In the past three years, a time of war and chauvinistic fervor pumped from every newspaper and television, millions of people of conscience in the United States are going against all the best-funded indoctrination and propaganda, and have joined together in collective action. This movement has taken the historic step of linking its fight with the global movement for justice and self-determination.

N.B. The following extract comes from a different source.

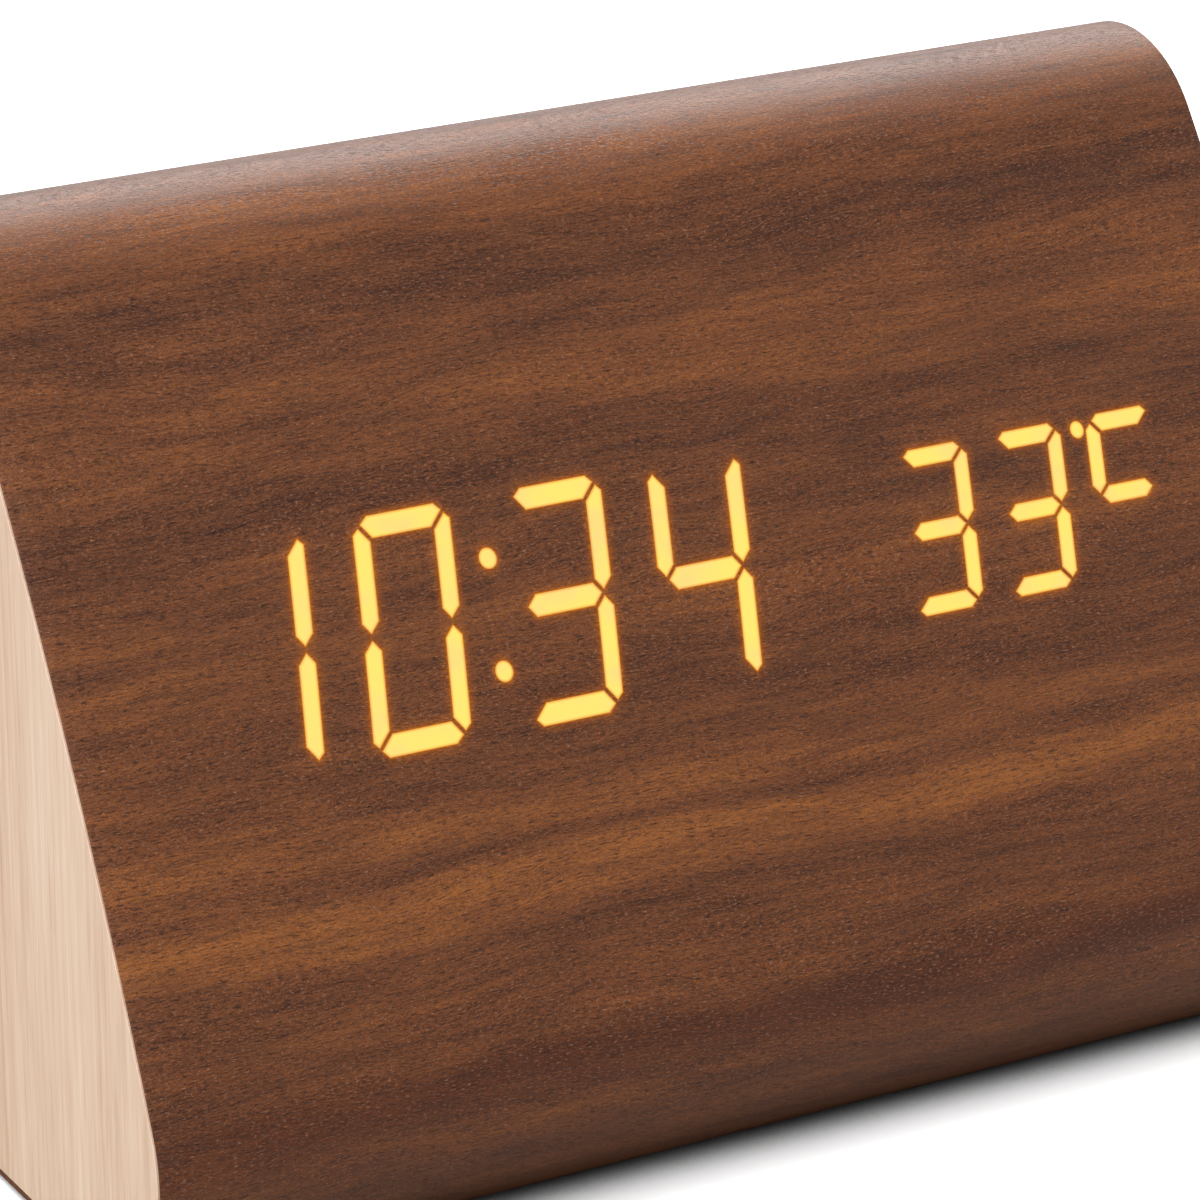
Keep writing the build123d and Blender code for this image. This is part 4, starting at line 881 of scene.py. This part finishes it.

While there has been a significant level of “mourning” among some progressive sectors after the defeat of John Kerry, there is in that a great failure to see what the current and historical reality of progressive social change is. Few progressives believed that John Kerry represented their interests. Most felt that voting for Kerry was a repudiation of the dangerous Bush agenda, even while Kerry generally supported most of Bush’s agenda with a promise to manage it better. The greatest strides for human rights and justice in the U.S. have been taken not by the politicians, but by concerted efforts of people-in the labor movement of the 1930s, for women’s suffrage and later equal social and economic rights, in the civil rights movement, in the movement to end the war in Vietnam. It is this form of grassroots democracy that can change the political climate and force the most important social and political changes in the United States, and the people of the U.S. retain this immense power.
Recently, hundreds of thousands of people took to the streets in New York City during the meeting of the Republican National Convention in August. The city government refused to grant permits to use the Great Lawn of Central Park, a traditional venue for mass assembly protests. You filed a lawsuit seeking a preliminary injunction against the permit denial for the National Council of Arab Americans (NCA) and the ANSWER Coalition. What was the basis of the lawsuit? Is the litigation continuing?
There’s litigation on behalf of the National Council of Arab Americans and the ANSWER Coalition fighting the effort of New York City Mayor Bloomberg and the wealthy and corporate backers to privatize Central Park, including the Great Lawn, and make it off-limits to mass political assembly, while at the same time allowing corporate-sponsored politically approved events. We brought this litigation originally at the RNC and because of the historic significance of this tactic-removing a public forum from political free speech use, which will have national ramifications-the organizations determined that they wanted to fight this out on behalf of all New Yorkers and really everyone who demands that our parks, sidewalks and streets remain open to political dissent.